Groom Duties

Will Marriage Change Your Porn Habits?

The Internet is porn. Click on that porn and a pop-up window jumps out at you, full of more porn. That pop-up window is classic misdirection, diverting you from the pop-under window, which is itself ready to serve up another healthy helping of porn. Any attempt to click out of this porn will only result in more porn. Porn will always be there, whether your single or married. But does porn affect your marriage? Or does marriage affect your porn?

Old Habits Die Hard

Getting married doesn’t necessarily make porn lose its luster. “I’ve talked to lots of men who assumed marriage would end their porn use,” says marriage and sex counselor Paul Byerly. “Most found they avoided it or cut back substantially for six month to a year, then went back to how they were watching before.”

Flirting With Disaster

According to Psychology Today, a relationships in which neither partner watches porn is significantly healthier than one that does, with less instances of infidelity. “Beginning pornography use between survey waves nearly doubled one’s likelihood of being divorced by the next survey period,” says Samuel Perry, author of a University of Oklahoma study charting porn use and its impacts on marriage.

Sharing Is Caring

Franklin Veaux, sex educator and author of More Than Two, validates another finding from Perry’s study: Porn seems to have no negative effects on marriage if both partners are keen on watching it together. “My wife has an enormous library of porn on an external hard drive,” he says. “On one notable occasion, while we were at a BDSM conference, we watched it on her laptop while she practiced bondage techniques on me.”

 Everyone Likes To Watch

In fact, most people we talked to had no qualms about sharing their porn habits with partners. “I use the same amount of porn as before marrying,” says linguist Alice Tsymbarevich. “I prefer privacy, but if my husband wants to stick around, I can watch it in his presence.
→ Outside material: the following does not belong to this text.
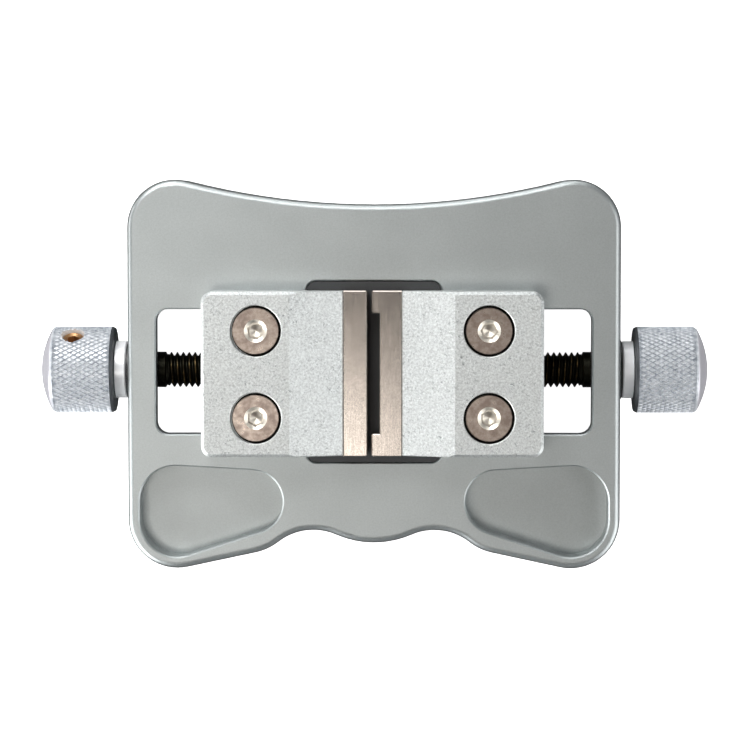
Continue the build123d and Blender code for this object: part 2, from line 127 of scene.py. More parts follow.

Marriage has had no effect on my attitude towards porn or sex. I don’t think legal procedures should have that effect, anyway.”

Established Tastes

If you weren’t into porn in the first place, it’s unlikely you’re going to develop an affinity for it after tying the knot. “Getting married did not change my attitude about porn,” says Ilyse Mimoun, an LA-based actress and author of Choose Your Own Love Story: (Mis)Adventures In Love, Lust, and Happy Endings. “I’ve never been a fan. I’m aware that there’s all kinds of non-misogynist, Bay-Area progressive porn out there. It just doesn’t do anything for me.” Does she know if (or what) her husband watches? “I can’t say definitively,” she laughs, “but if he does watch porn, I’d guess it’s that kind of non-hierarchical homemade kind.”

 

 

 

 

Bottom Line

Lose yourself, but don’t get lost.  “Porn is not as much about sex as we’d like to think,” Byerly says. “It taps into our sexuality and sometimes hijacks it. Porn use is more like drinking: we do it because we enjoy it and it makes us feel good. Some are in control of it, and some are controlled by it.